A comparison of the stability of different trialkylsilyl groups has shown that TIPS ethers are more stable than TBDMS ethers but less stable than TBDPS ethers toward acid hydrolysis.2 The rate difference is large enough that a TBDMS group can be removed in the presence of a TIPS group (eq 3).7 Under basic hydrolysis, TIPS ethers are more stable than TBDMS or TBDPS ethers.2 The cleavage of TIPS ethers can also be accomplished by using Tetra-n-butylammonium Fluoride (TBAF) in THF at rt.1 This is most convenient if only one silyl protecting group is present or if all of those present can be removed in one synthetic step.

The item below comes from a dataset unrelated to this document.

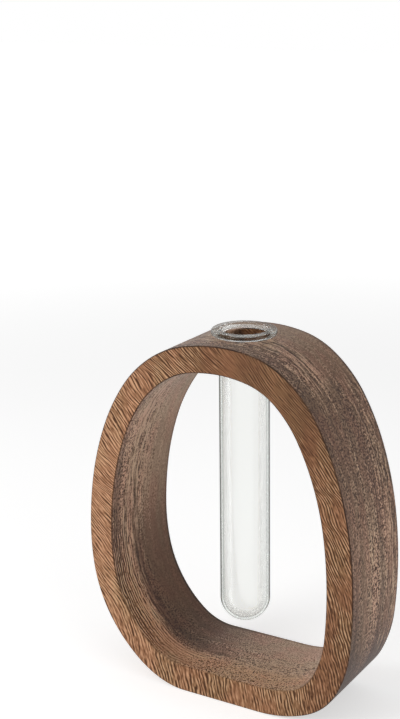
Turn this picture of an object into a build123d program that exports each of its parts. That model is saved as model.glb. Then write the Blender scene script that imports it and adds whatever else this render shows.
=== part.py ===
from build123d import *
import os

# Test tube vase: a ring cut from one block of hardwood, with a flanged glass tube
# that hangs in a hole through the ring's crown. The origin is at the middle of the
# footprint, on the surface the vase stands on, with the ring's faces towards -Y and +Y.

# Glass tube
tube_diameter = 25.0
tube_length = 155.0
tube_wall = 1.3
flange_overhang = 3.8
flange_thickness = 2.8
flange_lower_round = 0.5
flange_upper_round = 1.3
mouth_round = 1.1

# Wooden ring
ring_width = 150.8
ring_depth = 53.0
side_wall = 13.8
crown_wall = 14.0
foot_wall = 14.2
window_offset = -0.3
ring_edge_break = 0.5

# Both outlines run counterclockwise from the right end of their flat foot to its left
# end. Each row is a point, in shares of the outline's own width and height, and the
# direction in which the outline passes through it, in degrees
ring_outline_shares = (
    (0.158, 0.000, 0),
    (0.448, 0.119, 64),
    (0.500, 0.377, 90),
    (0.438, 0.713, 108),
    (0.255, 0.946, 142),
    (0.026, 1.000, 180),
    (-0.230, 0.948, 213),
    (-0.430, 0.733, 249),
    (-0.500, 0.412, 270),
    (-0.459, 0.220, 292),
    (-0.312, 0.058, 320),
    (-0.128, 0.000, 360),
)
window_outline_shares = (
    (0.193, 0.000, 0),
    (0.439, 0.081, 61),
    (0.500, 0.353, 90),
    (0.430, 0.722, 109),
    (0.274, 0.931, 136),
    (0.010, 1.000, 180),
    (-0.198, 0.966, 209),
    (-0.426, 0.738, 250),
    (-0.500, 0.394, 270),
    (-0.420, 0.140, 301),
    (-0.161, 0.000, 360),
)

# How the two pieces meet
tube_offset = 2.2
floor_gap = 21.3
seat_clearance = 0.3
hole_clearance = 0.4
hole_edge_break = 0.5
cut_overrun = 10.0

# The ring is as tall as it takes to hang the tube clear of the window's floor
bottom_height = foot_wall + floor_gap
mouth_height = bottom_height + tube_length
seat_height = mouth_height - flange_thickness
ring_height = seat_height - seat_clearance
window_width = ring_width - 2 * side_wall
window_height = ring_height - crown_wall - foot_wall

tube_radius = tube_diameter / 2
bore_radius = tube_radius - tube_wall
flange_radius = tube_radius + flange_overhang
bowl_height = bottom_height + tube_radius

os.makedirs("parts", exist_ok=True)


def pebble(shares, width, height, middle, foot):
    # Two arcs run from each point to the next, and they meet each other and the
    # directions at the points without a corner
    passes = []
    for across, up, direction in shares:
        point = Vector(middle + width * across, foot + height * up)
        passes.append((point, Vector(1, 0).rotate(Axis.Z, direction)))
    for (start, leaving), (end, arriving) in zip(passes, passes[1:]):
        chord = end - start
        turn = 2 - 2 * leaving.dot(arriving)
        pull = chord.dot(leaving + arriving)
        reach = ((pull**2 + turn * chord.dot(chord)) ** 0.5 - pull) / turn
        meeting = (start + end + (leaving - arriving) * reach) / 2
        arc = TangentArc(start, meeting, tangent=leaving)
        TangentArc(meeting, end, tangent=arc % 1)
    Line(passes[-1][0], passes[0][0])


# The window has an outline of its own, so the wall is a little thicker at the foot
# and the crown than at the sides
with BuildPart() as wooden_ring:
    with BuildSketch(Plane.XZ.offset(-ring_depth / 2)):
        with BuildLine():
            pebble(ring_outline_shares, ring_width, ring_height, 0, 0)
        make_face()
        with BuildLine():
            pebble(window_outline_shares, window_width, window_height, window_offset, foot_wall)
        make_face(mode=Mode.SUBTRACT)
    extrude(amount=ring_depth)
    ring_faces = wooden_ring.faces().filter_by(Axis.Y)
    chamfer(ring_faces.edges(), length=ring_edge_break)

    # The hole goes straight down through the crown and stops in the open window
    with Locations((tube_offset, 0, ring_height)):
        Hole(radius=tube_radius + hole_clearance, depth=crown_wall + cut_overrun)
    hole_edges = wooden_ring.edges(Select.LAST).filter_by(GeomType.LINE, reverse=True)
    chamfer(hole_edges, length=hole_edge_break)

wooden_ring.part.label = "wooden_ring"
export_step(wooden_ring.part, "parts/wooden_ring.step")

# The tube's profile is drawn on its own axis: up the outside from the round bottom,
# out along the flange's flat underside, over its rounded rim and down the bore
tube_plane = Plane(origin=(tube_offset, 0, 0), x_dir=(1, 0, 0), z_dir=(0, -1, 0))
tube_axis = Axis(origin=(tube_offset, 0, 0), direction=(0, 0, 1))

with BuildPart() as glass_tube:
    with BuildSketch(tube_plane):
        with BuildLine():
            outer_bowl = CenterArc((0, bowl_height), tube_radius, -90, 90)
            outer_wall = Line(outer_bowl @ 1, (tube_radius, seat_height))
            FilletPolyline(
                outer_wall @ 1,
                (flange_radius, seat_height),
                (flange_radius, mouth_height),
                (bore_radius, mouth_height),
                (bore_radius, bowl_height),
                radius=(flange_lower_round, flange_upper_round, mouth_round),
            )
            inner_bowl = CenterArc((0, bowl_height), bore_radius, 0, -90)
            Line(inner_bowl @ 1, outer_bowl @ 0)
        make_face()
    revolve(axis=tube_axis)

glass_tube.part.label = "glass_tube"
export_step(glass_tube.part, "parts/glass_tube.step")
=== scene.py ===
import bpy, bmesh, math
from mathutils import Matrix, Vector
from types import SimpleNamespace


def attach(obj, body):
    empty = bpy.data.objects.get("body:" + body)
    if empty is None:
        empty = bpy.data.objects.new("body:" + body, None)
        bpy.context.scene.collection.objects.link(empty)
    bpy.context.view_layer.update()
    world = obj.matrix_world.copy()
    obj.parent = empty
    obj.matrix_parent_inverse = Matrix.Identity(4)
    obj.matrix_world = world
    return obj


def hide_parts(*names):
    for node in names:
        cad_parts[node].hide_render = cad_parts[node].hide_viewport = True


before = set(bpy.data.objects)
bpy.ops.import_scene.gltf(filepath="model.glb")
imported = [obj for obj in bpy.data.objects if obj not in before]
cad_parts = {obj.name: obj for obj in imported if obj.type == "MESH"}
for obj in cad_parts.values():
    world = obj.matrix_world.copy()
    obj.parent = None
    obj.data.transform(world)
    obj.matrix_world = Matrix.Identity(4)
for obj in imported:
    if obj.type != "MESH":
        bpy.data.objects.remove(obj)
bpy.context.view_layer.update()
print("frame loaded:", sorted(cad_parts))


# short forms for building materials
def newMaterial(name):
    material = bpy.data.materials.new(name)
    material.use_nodes = True
    tree = material.node_tree
    tree.nodes.clear()
    output = tree.nodes.new("ShaderNodeOutputMaterial")
    return material, tree, output


def feed(tree, socket, value):
    # a value is another node's output, a number or a colour
    if isinstance(value, bpy.types.NodeSocket):
        tree.links.new(value, socket)
    else:
        socket.default_value = value


def addNode(tree, kind, inputs=(), **settings):
    # inputs are pairs of a socket's name or number and its value
    node = tree.nodes.new(kind)
    for key, value in settings.items():
        setattr(node, key, value)
    for key, value in inputs:
        feed(tree, node.inputs[key], value)
    return node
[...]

An additional feature of TIPS ethers is that they are volatile enough to make them amenable to GC and MS analysis. In fact, MS fragmentation patterns have been used to discern the structures of isomeric nucleosides.9

Formation of Silyl Ynol Ethers.

Esters can also be transformed into triisopropylsilyl ynol ethers.3 The ester is first converted to the ynolate anion, followed by treatment with TIPSCl to furnish the TIPS ynol ether (eq 4). This method has even proven successful with lactones as starting materials (eq 5).

N-Protection of Pyrroles.

Pyrroles typically undergo electrophilic substitution at the a-(2)-position, but when protected as N-triisopropylsilylpyrroles, substitution occurs exclusively at the b-(3)-position (eq 6).4 It has been shown that 3-bromo-1-(triisopropylsilyl)pyrrole undergoes rapid halogen-metal exchange with n-Butyllithium to generate the 3-lithiopyrrole, which can be trapped by electrophiles to provide the silylated 3-substituted pyrrole (eq 7).5 As expected, the silyl group can be removed with TBAF to furnish the 3-substituted pyrrole. It should also be mentioned that the N-TIPS group also enhances the stability of some pyrroles. For example, 3-bromopyrrole is very unstable, but the N-silylated derivative is stable for an indefinite period of time.5

Prevention of Chelation in Grignard Reactions.

The bulky TIPS protecting group has proven extremely effective in preventing competing chelation of a- and b-oxygen functionalities during Grignard reactions (eq 8).6 It was determined that this effect is steric and not electronic since TMS and TBDMS ethers did not affect selectivity.

Related Reagents.

t-Butyldimethylchlorosilane; t-Butyldiphenylchlorosilane.


1. Green, T. W.; Wuts, P. G. M. Protective Groups in Organic Synthesis, 2nd ed.; Wiley: New York, 1991; p 74.
2. Cunico, R. F.; Bedell, L. JOC 1980, 45, 4797.
3. Kowalski, C. J.; Lal, G. S.; Haque, M. S. JACS 1986, 108, 7127.
4. Muchowski, J. M.; Solas, D. R. TL 1983, 24, 3455.
5. Kozikowski, A. P.; Cheng, X.-M. JOC 1984, 49, 3239.
6. Frye, S. V.; Eliel, E. L. TL 1986, 27, 3223.
7. Ogilvie, K. K.; Thompson, E. A.; Quilliam, M. A.; Westmore, J. B. TL 1974, 2865.
8. Ogilvie, K. K.; Sadana, K. L.; Thompson, E. A.; Quilliam, M. A.; Westmore, J. B. TL 1974, 2861.
9. Ogilvie, K. K.; Beaucage, S. L.; Entwistle, D. W.; Thompson, E. A.; Quilliam, M. A.; Westmore, J. B. J. Carbohydr., Nucleosides, Nucleotides 1976, 197.